When lockdown happened, Neuadd Ogwen closed. It had to! And we're already two months in. No sign yet of when it can re-open. But it's a multipurpose building; it does film and theatre and yoga and gigs and market and whatnot, but it also has a bar. And the stock was sitting there, gathering dust. And I suppose they now decided it could be any time before they could re-open, and there was little point in waiting until their stock would reach its 'best before' date. And it's foodstuffs, so you can sell them! So they did a usual friday-from-four-to-six thing. Not on the parking lot this time, but from their own premises. I ordered six regional beers. At then end of the day they advertised what was still available, and then I ordered some alcohol-free beers too. These hadn't shifted so well! But they're quite up my street. I'm now such a lightweight I rarely manage an entire pint (of alcohol-containing beer) in a day. And it's the alcohol; not the volume of fluid. With hot water I can drink almost anyone under the table! So now I'll have a good stock of beer I can just glugg away, and Neuadd Ogwen has money, rather than perishables. And then everybody wins!

Most of my regional beers

25 May 2020

Into deep time

I was keen when I found out that I would have an MSc student. And we had a project ready! With sampling foraminifera from the local sea floor and all that. But when the pandemic hit, we had to reconsider, and we decided to go move the project topic 55 million years back. As you do! I had never worked on that time period, with the weirdest climate event ever if you ask me, myself. I lecture about it as it is a weird climate event. But as I have to supervise this chap I had to make sure I was all informed on the details too. So I read up on it. He is studying the differences in how the event is expressed in the assemblages of benthic foraminifera in two locations; one on what is now east coast USA, and another one in Italy, which then was in the shallow part of an ocean. Not everyone realises it but the Mediterranean is, in a way, an almost-vanished ocean. Africa and Europe have just moved so close to each other now there's not much left! But it was a proper scale big deal in its day. And 55 Ma ago it still was to be taken seriously.

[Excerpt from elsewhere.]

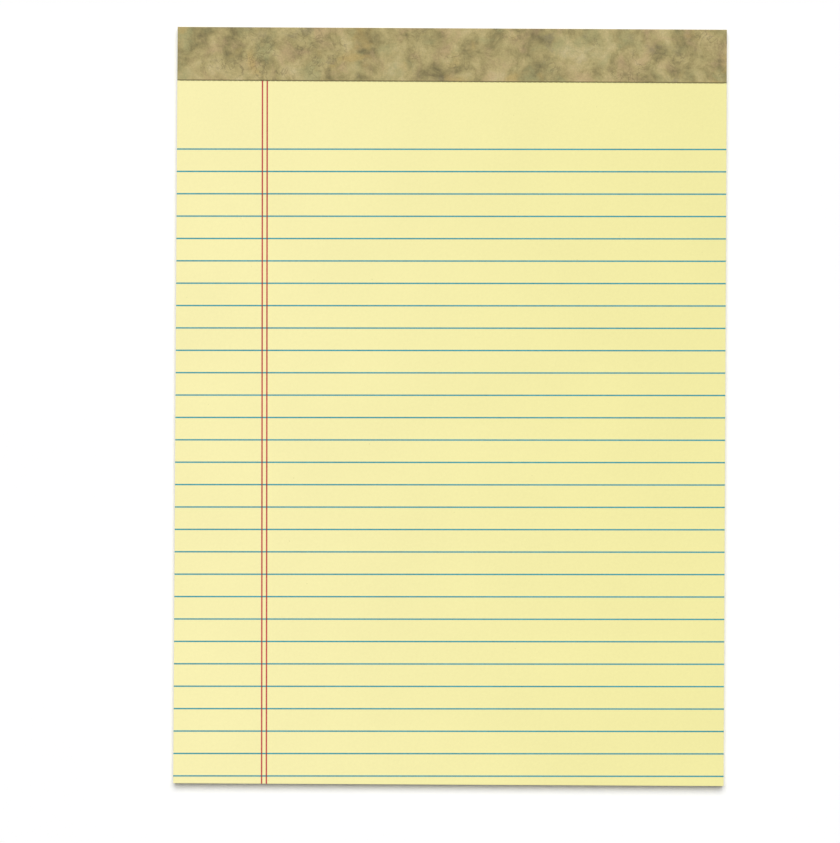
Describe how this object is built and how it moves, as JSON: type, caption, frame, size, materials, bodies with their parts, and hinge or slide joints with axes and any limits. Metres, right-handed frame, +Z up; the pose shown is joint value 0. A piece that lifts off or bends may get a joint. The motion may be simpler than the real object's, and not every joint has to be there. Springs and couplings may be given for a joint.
{
  "type": "legal pad",
  "caption": "Letter-width legal pad: yellow ruled leaves with a red double margin on a chipboard back, bound along the top with a folded mottled paper tape.",
  "frame": {"origin": "Middle of the pad's underside, on the plane that it lies on.", "axes": "+X runs to the right across the ruled page, +Y towards the bound edge, +Z up out of the ruled face."},
  "size_m": [0.216, 0.297, 0.0056],
  "materials": {
    "canary_paper": "matte, uncoated",
    "chipboard": "matte, fibrous",
    "mottled_tape_paper": "matte, printed mottle",
    "stitching_wire": "satin, galvanized",
    "blue_ink": "matte printed line",
    "red_ink": "matte printed line"
  },
  "bodies": {
    "root": {"ruled_sheets": "canary_paper", "backing_board": "chipboard", "binding_tape": "mottled_tape_paper", "staples": "stitching_wire"}
  },
  "joints": []
}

So we have two locations at noticeably different latitude, longitude, configuration of continents and oceans, water depth, and whatnot; so how different was it? It's mightily interesting if you ask me! So I have been having a blast reading up on it. Forams! My specialism often vanishes in the more general teaching things like essay writing and the pedagogy of assessment and teaching of other things such as glaciology and evolution. But here I have a chance again to ponder forams. Such modest creatures; unicellular, and not even animals (they're protists), but still, the messengers from a time that long ago. Easy to remember why I fell for them in the first place!

A fossil bird (Primobucco) from around that time. Pic from Smithsonian Institution.